## Start Data lines
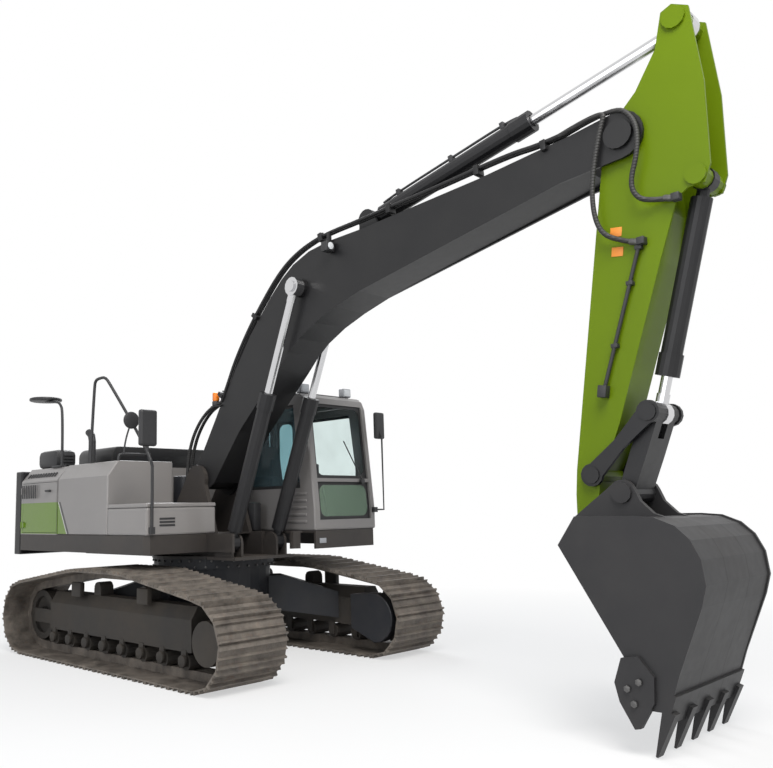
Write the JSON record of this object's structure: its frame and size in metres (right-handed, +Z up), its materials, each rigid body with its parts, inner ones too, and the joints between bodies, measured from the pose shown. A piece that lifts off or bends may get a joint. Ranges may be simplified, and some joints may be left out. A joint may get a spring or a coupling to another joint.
{
  "type": "crawler excavator",
  "caption": "Crawler excavator with a full slewing upper structure, side cab, gooseneck boom, arm and backhoe bucket on hydraulic cylinders, parked with the bucket just off the ground.",
  "frame": {"origin": "on the ground, midway along and across the machine as parked", "axes": "+X forward to the bucket, +Y to the machine's left, +Z up"},
  "size_m": [8.8922, 3.18, 5.2021],
  "materials": {
    "black": "satin",
    "charcoal": "satin",
    "chrome": "polished",
    "frame_blue_black": "satin",
    "lime": "gloss",
    "seat_cloth": "matt",
    "skirt_brown": "satin",
    "tinted_glass": "clear",
    "track_steel": "worn",
    "warm_grey": "gloss"
  },
  "bodies": {
    "undercarriage": {"car_body": "frame_blue_black", "idler_left": "skirt_brown", "idler_right": "skirt_brown", "motor_guard_left": "frame_blue_black", "motor_guard_right": "frame_blue_black", "sprocket_left": "skirt_brown", "sprocket_right": "skirt_brown", "swing_ring": "frame_blue_black", "track_frame_left": "skirt_brown", "track_frame_right": "skirt_brown", "track_left": "track_steel", "track_right": "track_steel"},
    "upper": {"cab_mirror": "black", "cab_shell": "warm_grey", "counterweight": "charcoal", "engine": "charcoal", "engine_house": "warm_grey", "exhaust": "black", "handrail": "black", "quarter_window": "tinted_glass", "rear_window": "tinted_glass", "revolving_frame": "skirt_brown", "right_mirror": "black", "right_window": "tinted_glass", "seat": "seat_cloth", "tank_box": "warm_grey", "toolbox": "warm_grey", "windscreen_lower": "tinted_glass", "windscreen_upper": "tinted_glass"},
    "right_door": {"right_door": "warm_grey"},
    "left_door": {"left_door": "warm_grey"},
    "toolbox_lid": {"toolbox_lid": "warm_grey"},
    "hood": {"hood": "charcoal"},
    "cab_door": {"cab_door": "warm_grey", "door_window": "tinted_glass"},
    "boom": {"boom": "charcoal"},
    "arm": {"arm": "lime"},
    "boom_cylinder_right": {"boom_cylinder_right_barrel": "charcoal"},
    "boom_cylinder_right_rod": {"boom_cylinder_right_rod": "chrome"},
    "boom_cylinder_left": {"boom_cylinder_left_barrel": "charcoal"},
    "boom_cylinder_left_rod": {"boom_cylinder_left_rod": "chrome"},
    "arm_cylinder": {"arm_cylinder_barrel": "charcoal"},
    "arm_cylinder_rod": {"arm_cylinder_rod": "chrome"},
    "bucket_cylinder": {"bucket_cylinder_barrel": "charcoal"},
    "bucket_cylinder_rod": {"bucket_cylinder_rod": "chrome"},
    "levers": {"lever_left": "charcoal", "lever_right": "charcoal"},
    "bucket": {"bucket": "charcoal"},
    "link": {"link": "charcoal"}
  },
  "joints": [
    {"name": "swing", "type": "hinge", "parent": "undercarriage", "child": "upper", "pos_m": [-1.59612, 0, 1.1003], "axis": [0, 0, 1], "continuous": true},
    {"name": "boom_lift", "type": "hinge", "parent": "upper", "child": "boom", "pos_m": [-1.36012, -0.166, 1.975], "axis": [0, -1, 0], "range_deg": [-53, 26]},
    {"name": "arm_swing", "type": "hinge", "parent": "boom", "child": "arm", "pos_m": [3.82872, -0.166, 4.33422], "axis": [0, 1, 0], "range_deg": [-88, 27]},
    {"name": "bucket_curl", "type": "hinge", "parent": "arm", "child": "bucket", "pos_m": [3.37999, -0.166, 1.44891], "axis": [0, 1, 0], "range_deg": [-12, 160]},
    {"name": "boom_cylinder_right_pivot", "type": "hinge", "parent": "upper", "child": "boom_cylinder_right", "pos_m": [-0.67012, -0.479, 1.28], "axis": [0, -1, 0], "range_deg": [-50.2, 24.9]},
    {"name": "boom_cylinder_right_stroke", "type": "slide", "parent": "boom_cylinder_right", "child": "boom_cylinder_right_rod", "axis": [0.3758, 0, 0.9267], "range_m": [-0.82, 0.405]},
    {"name": "boom_cylinder_left_pivot", "type": "hinge", "parent": "upper", "child": "boom_cylinder_left", "pos_m": [-0.67012, 0.147, 1.28], "axis": [0, -1, 0], "range_deg": [-50.2, 24.9]},
    {"name": "boom_cylinder_left_stroke", "type": "slide", "parent": "boom_cylinder_left", "child": "boom_cylinder_left_rod", "axis": [0.3758, 0, 0.9267], "range_m": [-0.82, 0.405]},
    {"name": "arm_cylinder_pivot", "type": "hinge", "parent": "boom", "child": "arm_cylinder", "pos_m": [1.18327, -0.166, 4.42655], "axis": [0, 1, 0], "range_deg": [-6, 2.2]},
    {"name": "arm_cylinder_stroke", "type": "slide", "parent": "arm_cylinder", "child": "arm_cylinder_rod", "axis": [0.9777, 0, 0.2101], "range_m": [-1.091, 0.338]},
    {"name": "bucket_cylinder_pivot", "type": "hinge", "parent": "arm", "child": "bucket_cylinder", "pos_m": [4.33951, -0.166, 3.88337], "axis": [0, 1, 0], "range_deg": [-6.9, 1]},
    {"name": "bucket_cylinder_stroke", "type": "slide", "parent": "bucket_cylinder", "child": "bucket_cylinder_rod", "axis": [-0.2682, 0, -0.9634], "range_m": [-0.074, 0.92]},
    {"name": "lever_pivot", "type": "hinge", "parent": "arm", "child": "levers", "pos_m": [3.43231, -0.166, 1.82433], "axis": [0, 1, 0], "range_deg": [-8.3, 103.9]},
    {"name": "link_pivot", "type": "hinge", "parent": "bucket", "child": "link", "pos_m": [3.65986, -0.166, 1.68673], "axis": [0, 1, 0], "range_deg": [-115.3, 9.2]},
    {"name": "cab_door_hinge", "type": "hinge", "parent": "upper", "child": "cab_door", "pos_m": [-1.52412, 1.377, 2.1], "axis": [0, 0, 1], "range_deg": [0, 150]},
    {"name": "right_door_hinge", "type": "hinge", "parent": "upper", "child": "right_door", "pos_m": [-3.75312, -1.377, 1.7], "axis": [0, 0, -1], "range_deg": [0, 110]},
    {"name": "left_door_hinge", "type": "hinge", "parent": "upper", "child": "left_door", "pos_m": [-3.75312, 1.377, 1.7], "axis": [0, 0, 1], "range_deg": [0, 110]},
    {"name": "toolbox_lid_hinge", "type": "hinge", "parent": "upper", "child": "toolbox_lid", "pos_m": [-1.71212, -0.9, 1.71033], "axis": [0, -1, 0], "range_deg": [0, 80]},
    {"name": "hood_hinge", "type": "hinge", "parent": "upper", "child": "hood", "pos_m": [-3.71612, 0.1, 2.204], "axis": [0, -1, 0], "range_deg": [0, 60]}
  ],
  "couplings": [
    {"joint": "boom_cylinder_right_pivot", "follows": "boom_lift", "ratio": 0.9375},
    {"joint": "boom_cylinder_right_stroke", "follows": "boom_lift", "m_per_rad": 0.8809},
    {"joint": "boom_cylinder_left_pivot", "follows": "boom_lift", "ratio": 0.9375},
    {"joint": "boom_cylinder_left_stroke", "follows": "boom_lift", "m_per_rad": 0.8809},
    {"joint": "arm_cylinder_pivot", "follows": "arm_swing", "ratio": 0.0625},
    {"joint": "arm_cylinder_stroke", "follows": "arm_swing", "m_per_rad": 0.7065},
    {"joint": "bucket_cylinder_pivot", "follows": "bucket_curl", "ratio": -0.04},
    {"joint": "bucket_cylinder_stroke", "follows": "bucket_curl", "m_per_rad": 0.3274},
    {"joint": "lever_pivot", "follows": "bucket_curl", "ratio": 0.646},
    {"joint": "link_pivot", "follows": "bucket_curl", "ratio": -0.717}
  ]
}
## End Data lines
### Task directions:
Give the number of lines in the data that contain "structure", with no other words.

### Reply:
2